Réplique du plaignant
Dans votre
réplique, vous souteniez que c’était «un secret de polichinelle» que Le Devoir
ait boycotté la Rencontre «parce qu’on ne l’avait pas invité», ce qui aurait
été corroboré tant par les responsables de la Rencontre que par le directeur
des pages culturelles du journal. «Mais y aurait-il deux poids, deux mesures?»,
vous interrogiez-vous. Le Devoir qui s’était lui-même «scandalisé» d’un appel
au boycottage des gens de théâtre comme menaçant le droit à l’information, ne
fait-il pas subir le même traitement à cet événement? Et voilà «posé le
problème du droit du public à l’information et la place qu’occupe le secteur
culturel dans la couverture traditionnellement offerte par les mass média».
Votre référence
à la vocation culturelle particulière du Devoir, que sa rédactrice qualifiait
de subjective, s’inspirait des propos mêmes de cette dernière à savoir que le
journal offre la meilleure couverture culturelle au Québec.
Enfin, la
Rencontre franco-québécoise sur la culture ne constituant pas un colloque quelconque
ou une rencontre anodine, sa couverture journalistique ne pouvait, selon vous,
relever d’une décision interne qui est prise, comme d’autres, au jour le jour.
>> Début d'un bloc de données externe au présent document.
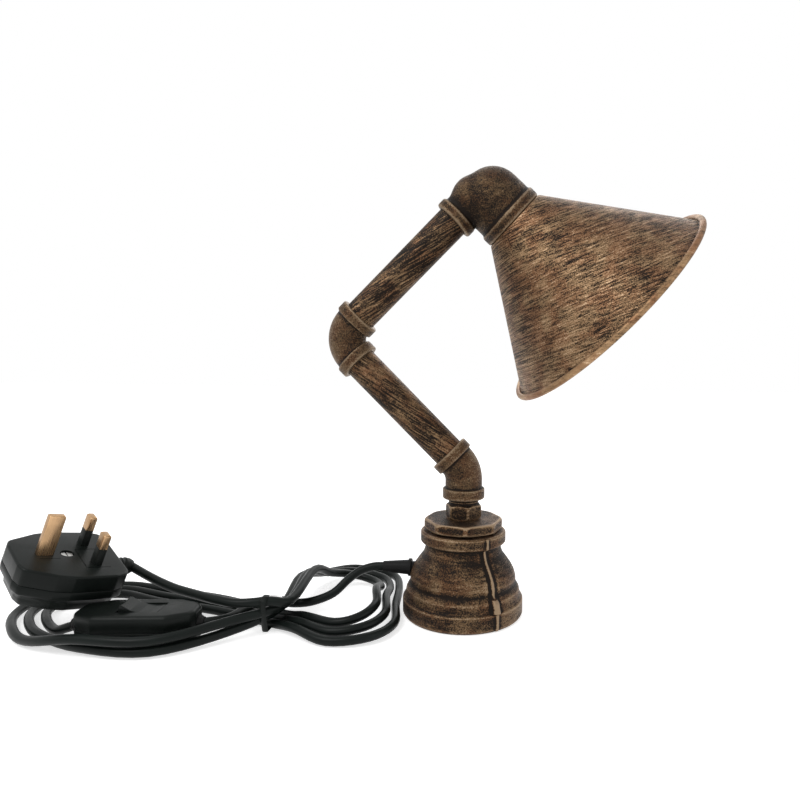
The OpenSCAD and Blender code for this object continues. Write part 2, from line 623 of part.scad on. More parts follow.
// The tie: a thin band drawn round the strands where they cross
tie_x = -104;
tie_w = 3;
tie_t = 0.4;
tie_outline = [[-47, 18], [-46, 12.5], [-40.5, 0.4], [-21.5, 0.4], [-13.5, 4], [-12, 6], [-13, 9],
    [-41.5, 21], [-44, 21], [-46.5, 19.5]];
module cord_tie() color(black) translate([tie_x - tie_w / 2, 0, 0])
    rotate([90, 0, 90]) linear_extrude(tie_w) difference() {
        offset(r = tie_t) polygon(tie_outline);
        polygon(tie_outline);
    }

// ---- In-line switch, standing on the table ----
module switch_frame() translate(switch_pos) rotate([0, 0, switch_turn]) children();

module switch_outline(inset) polygon([for (side = [-1, 1]) each [for (p = [[-0.5, 0.16],
    [-0.47, 0.3], [-0.3, 0.49], [-0.2, 0.5], [0.2, 0.5], [0.3, 0.49], [0.47, 0.3], [0.5, 0.16]])
    [-side * p[0] * (switch_len - 2 * inset), -side * p[1] * (switch_w - 2 * inset)]]]);

switch_split = 8.5;
switch_wall = 1.8;
rocker_x = 2;

module cord_holes() for (side = [-1, 1]) translate([side * (switch_len / 2 - 8), 0, switch_cord_z])
    rotate([0, side * 90, 0]) cylinder(h = 12, r = cord_r + fit_gap);

module switch_bottom() color(black) switch_frame() difference() {
    union() {
        translate([0, 0, 1]) linear_extrude(switch_split - 1) switch_outline(0);
        linear_extrude(1.1) switch_outline(1);
    }
    translate([0, 0, switch_wall]) linear_extrude(switch_h) switch_outline(switch_wall);
    cord_holes();
    for (side = [-1, 1]) translate([side * switch_len * 0.34, 0, -1]) cylinder(h = 4, r = 1.6);
}

module switch_top() color(black) switch_frame() difference() {
    union() {
        translate([0, 0, switch_split]) linear_extrude(switch_h - switch_split - 1) switch_outline(0);
        translate([0, 0, switch_h - 1.01]) linear_extrude(1.01) switch_outline(1);
    }
    translate([0, 0, switch_split - 1]) linear_extrude(switch_h - switch_split + 1 - switch_wall)
        switch_outline(switch_wall);
    translate([rocker_x - rocker_len / 2 - face_gap, -rocker_w / 2 - face_gap, switch_split])
        cube([rocker_len + 2 * face_gap, rocker_w + 2 * face_gap, switch_h]);
    cord_holes();
}

module switch_screws() color(steel) switch_frame() for (side = [-1, 1])
    translate([side * switch_len * 0.34, 0, 0.6]) {
        cylinder(h = 1.2, r = 1.5);
        translate([0, 0, 1.1]) cylinder(h = 10, r = 1);
    }

module switch_contacts() color(brass) switch_frame() for (side = [-1, 1])
    translate([side * 11 - 3, -3, switch_wall]) difference() {
        cube([6, 6, 5]);
        translate([3, 3, 3]) cylinder(h = 4, r = 1.4);
    }

pivot_z = switch_h - 3.4;
module rocker_pin() color(steel) switch_frame() translate([rocker_x, 0, pivot_z]) rotate([90, 0, 0])
    translate([0, 0, -rocker_w / 2 - 2]) cylinder(h = rocker_w + 4, r = 1);

module rocker() color([0.1, 0.1, 0.1]) switch_frame() translate([rocker_x, 0, pivot_z])
    rotate([0, rocker_tip, 0]) difference() {
        union() {
            rotate([90, 0, 0]) translate([0, 0, -rocker_w / 2]) linear_extrude(rocker_w)
                polygon([[-rocker_len / 2 + 0.4, -0.6], [rocker_len / 2 - 0.4, -0.6],
                    [rocker_len / 2 - 0.3, 4.6], [rocker_len / 4, 3.9], [0, 3.6],
                    [-rocker_len / 4, 3.9], [-rocker_len / 2 + 0.3, 4.6]]);
            translate([-2.2, -rocker_w / 2, -3]) cube([4.4, rocker_w, 3]);
        }
        rotate([90, 0, 0]) translate([0, 0, -rocker_w]) cylinder(h = 2 * rocker_w, r = 1 + run_gap);
    }

// ---- Plug, lying on its back with its pins up ----
module plug_frame() translate(plug_pos) rotate(plug_tilt) children();

module plug_outline(inset) polygon([for (p = [[-0.2, 0.5], [0.2, 0.5], [0.31, 0.47], [0.46, 0.2],
    [0.5, 0.05], [0.5, -0.36], [0.46, -0.46], [0.38, -0.5], [-0.38, -0.5], [-0.46, -0.46],
    [-0.5, -0.36], [-0.5, 0.05], [-0.46, 0.2], [-0.31, 0.47]])
    [p[0] * (plug_w - 2 * inset), p[1] * (plug_len - 2 * inset)]]);

pin_pitch = 22.2;
pin_t = 4;
earth_w = 8;
line_w = 6.4;
earth_len = 22.7;
line_len = 17.7;
sleeve_len = 9.4;
plug_wall = 2;
boss_r = 3.6;

module plug_base() color(black) plug_frame() difference() {
    union() {
        translate([0, 0, -plug_base_t]) linear_extrude(plug_base_t - 0.8) plug_outline(0);
        translate([0, 0, -0.81]) linear_extrude(0.81) plug_outline(0.9);
        translate([0, -plug_len / 2 - 6.9, -plug_base_t]) intersection() {
            rotate([-90, 0, 0]) cylinder(h = 7, r = 5.4);
            translate([-6, 0, 0]) cube([12, 8, 6]);
        }
    }
    translate([-pin_t / 2, (pin_pitch - earth_w) / 2, -20]) cube([pin_t, earth_w, 30]);
    for (side = [-1, 1]) translate([side * pin_pitch / 2 - line_w / 2, -pin_pitch / 2 - pin_t / 2, -20])
        cube([line_w, pin_t, 30]);
    translate([0, 0, -plug_base_t - 1]) cylinder(h = 20, r = 1.8);
    translate([0, 0, -2.5]) cylinder(h = 5, r = 3.3);
    translate([0, -plug_len / 2 - 12, -plug_base_t]) rotate([-90, 0, 0])
        cylinder(h = 20, r = cord_r + fit_gap);
    translate([0, -plug_len / 2 + 9, -1.6]) cylinder(h = 5, r = 2.2);
}

module plug_cover() color(black) plug_frame() difference() {
    union() {
        translate([0, 0, -plug_base_t - 5.4]) linear_extrude(5.4) plug_outline(0);
        translate([0, 0, -plug_base_t - 11]) linear_extrude(5.61) plug_outline(2.6);
        translate([0, 0, -plug_base_t - plug_cover_t])
            linear_extrude(plug_cover_t - 10.99) plug_outline(3.4);
        translate([0, -plug_len / 2 - 6.9, -plug_base_t]) intersection() {
            rotate([-90, 0, 0]) cylinder(h = 7, r = 5.4);
            translate([-6, 0, -6]) cube([12, 8, 6]);
        }
    }
    difference() {
        translate([0, 0, -plug_base_t - plug_cover_t + 2.4]) linear_extrude(plug_cover_t)
            plug_outline(2.6 + plug_wall);
        translate([0, 0, -40]) cylinder(h = 40 - plug_base_t, r = boss_r);
    }
    translate([0, 0, -plug_base_t - 10]) cylinder(h = 20, r = 1.5);
    translate([0, -plug_len / 2 - 12, -plug_base_t]) rotate([-90, 0, 0])
        cylinder(h = 20, r = cord_r + fit_gap);
}

module plug_screw() color(steel) plug_frame() {
    translate([0, 0, -2.4]) difference() {
        cylinder(h = 1.5, r = 3);
        translate([-3, -0.4, 0.9]) cube([6, 0.8, 1]);
    }
    translate([0, 0, -plug_base_t - 8]) cylinder(h = plug_base_t + 6, r = 1.45);
}

module earth_pin() color(brass) plug_frame() {
    translate([-pin_t / 2 + 0.05, (pin_pitch - earth_w) / 2 + 0.05, -plug_base_t])
        cube([pin_t - 0.1, earth_w - 0.1, plug_base_t + earth_len - 1]);
    translate([-pin_t / 2 + 0.6, (pin_pitch - earth_w) / 2 + 0.7, earth_len - 1.01])
        cube([pin_t - 1.2, earth_w - 1.4, 1.01]);
    translate([-4, pin_pitch / 2 - 4, -plug_base_t - 5]) cube([8, 7, 5]);
}

module line_pin(side) {
    translate([side * pin_pitch / 2, -pin_pitch / 2, 0]) {
        translate([-line_w / 2 + 0.6, -pin_t / 2 + 0.6, -plug_base_t])
            cube([line_w - 1.2, pin_t - 1.2, plug_base_t + sleeve_len + 1]);
        translate([-line_w / 2 + 0.05, -pin_t / 2 + 0.05, sleeve_len])
            cube([line_w - 0.1, pin_t - 0.1, line_len - sleeve_len - 1]);
        translate([-line_w / 2 + 0.7, -pin_t / 2 + 0.6, line_len - 1.01])
            cube([line_w - 1.4, pin_t - 1.2, 1.01]);
        translate([-3.5, -3.5, -plug_base_t - 5]) cube([7, 7, 5]);
    }
}

module live_pin() color(brass) plug_frame() line_pin(-1);
module neutral_pin() color(brass) plug_frame() line_pin(1);

module pin_sleeves() color(black) plug_frame() for (side = [-1, 1])
    translate([side * pin_pitch / 2, -pin_pitch / 2, 0]) difference() {
        translate([-line_w / 2 + 0.05, -pin_t / 2 + 0.05, -plug_base_t + 1])
            cube([line_w - 0.1, pin_t - 0.1, plug_base_t - 1 + sleeve_len]);
        translate([-line_w / 2 + 0.6, -pin_t / 2 + 0.6, -20]) cube([line_w - 1.2, pin_t - 1.2, 60]);
    }

fuse_x = -12.5;
module fuse() color([0.9, 0.88, 0.82]) plug_frame() translate([fuse_x, -4, -plug_base_t - 4])
    rotate([-90, 0, 0]) cylinder(h = 16, r = 3.1);

module fuse_clips() color(brass) plug_frame() for (y = [-5.2, 12.1])
    translate([fuse_x - 3, y, -plug_base_t - 7.2]) cube([6, 1.1, 6.4]);

module flex_grip() color(black) plug_frame() translate([-9, -plug_len / 2 + 4.6, -plug_base_t - 5])
    cube([18, 3, 2.2]);

bell_socket();
base_plate();
felt_pad();
reducing_bush();
hex_nipple();
strain_relief();
relief_nut();
earth_screw();
base_lead();
elbow_45();
lower_pipe();
lower_lead();
mid_elbow();
upper_pipe();
upper_lead();
top_elbow();
outlet_bush();
holder_cap();
holder_body();
holder_insert();
holder_contact();
screw_shell();
shade_ring();
shade();
bulb_cap();
bulb_glass();
bulb_filament();
head_lead();
cord_base_run();
cord_switch_run();
cord_hank();
cord_plug_run();
cord_tie();
switch_bottom();
switch_top();
switch_screws();
switch_contacts();
rocker();
rocker_pin();
plug_base();
plug_cover();
plug_screw();
earth_pin();
live_pin();
neutral_pin();
pin_sleeves();
fuse();
fuse_clips();
flex_grip();
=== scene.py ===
"""Industrial pipe table lamp, dressed on its CAD frame.

Objects are in metres. Numbers repeated from the CAD source are in millimetres, and MM turns
them into metres.
"""
import math

import bmesh
import bpy
import numpy as np
from mathutils import Matrix, Vector


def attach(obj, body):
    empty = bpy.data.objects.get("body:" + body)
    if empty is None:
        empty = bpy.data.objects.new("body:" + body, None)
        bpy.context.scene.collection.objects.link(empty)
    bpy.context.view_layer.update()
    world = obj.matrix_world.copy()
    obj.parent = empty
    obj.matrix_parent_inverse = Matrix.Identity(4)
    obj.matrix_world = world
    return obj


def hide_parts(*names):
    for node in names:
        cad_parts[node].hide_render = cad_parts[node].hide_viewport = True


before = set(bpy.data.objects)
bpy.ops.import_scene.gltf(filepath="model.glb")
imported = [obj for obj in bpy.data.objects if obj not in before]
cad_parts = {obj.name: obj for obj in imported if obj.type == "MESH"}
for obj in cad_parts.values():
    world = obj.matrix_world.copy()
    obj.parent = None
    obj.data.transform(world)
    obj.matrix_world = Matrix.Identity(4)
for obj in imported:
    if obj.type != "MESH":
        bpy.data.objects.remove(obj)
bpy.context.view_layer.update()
MM = 0.001
scene = bpy.context.scene


# ---- Camera, fitted to the photograph ----
IMAGE_PX = 800
FOCAL_PX = 605.27
CENTRE_PX = (460.31, 407.40)
SENSOR = 36


def add_camera():
    cam = bpy.data.objects.new("camera", bpy.data.cameras.new("camera"))
    scene.collection.objects.link(cam)
    right = Vector((0.99661, 0.08172, 0.00903)).normalized()
    forward = Vector((-0.08084, 0.99398, -0.07391)).normalized()
    up = right.cross(forward)
    cam.matrix_world = Matrix.Translation((0.026127, -0.351049, 0.147465)) @ Matrix(
        [[right[i], up[i], -forward[i]] for i in range(3)]).to_4x4()
    cam.data.sensor_width = SENSOR
    cam.data.lens = FOCAL_PX * SENSOR / IMAGE_PX
    cam.data.shift_x = 0.5 - CENTRE_PX[0] / IMAGE_PX
    cam.data.shift_y = CENTRE_PX[1] / IMAGE_PX - 0.5
    cam.data.clip_start = 0.01
    scene.camera = cam


# ---- Flex: the same route as the CAD's ----
CORD_D = 5.0
SWITCH_POS, SWITCH_TURN = (-166, -57, 0.9), 7
SWITCH_LEN, SWITCH_W, SWITCH_CORD_Z = 62, 26, 8.5
ROCKER_X, ROCKER_Z, ROCKER_REST = 2, 13.6, 9
PLUG_POS, PLUG_TILT = (-212.5, -46.8, 42), (13.4, -16.6, 142.9)
PLUG_LEN, PLUG_CORD_Z, PLUG_EXIT = 51, -9, 11
PIN_PITCH = 22.2


def turned(axis, degrees, size=4):
    return Matrix.Rotation(math.radians(degrees), size, axis)


def spline(points, per=5):
    """A smooth line through the points."""
    p, out = [Vector(q) for q in points], []
    for i in range(len(p) - 1):
        a, b, c, d = p[max(i - 1, 0)], p[i], p[i + 1], p[min(i + 2, len(p) - 1)]
        for k in range(per):
            t = k / per
            out.append(0.5 * (2 * b + (c - a) * t + (2 * a - 5 * b + 4 * c - d) * t * t
                              + (3 * b - a - 3 * c + d) * t ** 3))
    return out + [p[-1]]


SWITCH_FRAME = Matrix.Translation(SWITCH_POS) @ turned("Z", SWITCH_TURN)
PLUG_FRAME = Matrix.Translation(PLUG_POS) @ turned("Z", PLUG_TILT[2]) @ turned("Y", PLUG_TILT[1]) \
    @ turned("X", PLUG_TILT[0])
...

La rédactrice en chef devait donc expliquer cette décision. D’ailleurs,
l’indignation de cette dernière face au boycottage, dont son journal fut
l’objet par les gens de théâtre, justifiait, «pour les mêmes raisons de liberté
de presse et de droit à l’information, que l’on s’indigne de son comportement
dans le cas présent.
Quant au journal
The Gazette, vous doutiez qu’il ait pris la peine d’affecter à la Rencontre un
journaliste «préparé et au fait des questions de politiques et d’industries
culturelles», ce qui expliquerait, selon vous, son manque d’intérêt, bien que
de l’aveu même de l’éditeur du journal, le ministre français de la culture,
étant considéré comme un «prominent visiting minister from another country», il
y aurait eu de nombreuses possibilités de sujets à traiter en termes de
développement des politiques culturelles dans le monde.
Enfin, vous vous
interrogiez sur la nature des doutes de monsieur Morris sur l’existence de
préjugés chez les lecteurs de son journal vu qu’il affirmait lui-même que la
direction de ce dernier avait présumé de peu d’intérêt de la Rencontre.
Analyse
Le choix et le traitement que décident d’accorder les médias et les journalistes à un sujet particulier et la façon de le traiter relèvent de leur autorité et de leur jugement rédactionnels et le Conseil ne saurait intervenir dans ces décisions sauf pour revoir, au besoin, si elles correspondent aux exigences du droit à l’information, soit au devoir et à l’obligation qu’ont les médias de renseigner adéquatement la population sur les questions d’intérêt public.
Or, bien qu’il comprenne votre déception face au peu d’intérêt accordé par Le Devoir et The Gazette à la Rencontre en question, le Conseil ne peut, sur la base du dossier que vous lui avez confié, conclure que ces journaux aient privé leurs lecteurs d’une information, sans doute d’intérêt public et qu’à bon droit vous jugez importante. Il s’agit là d’une décision purement rédactionnelle et, pas plus que quiconque, le Conseil ne saurait-il, sans risquer de devenir un instrument de censure ou d’orientation de l’information, dicter aux médias le contenu de l’information.
Enfin, ce n’est pas le rôle du Conseil de se prononcer sur l’importance qu’un média doit accorder à un domaine d’activité particulier, en l’occurrence l’information culturelle. C’est plutôt au public lecteur de faire valoir ses exigences et ses besoins aux médias.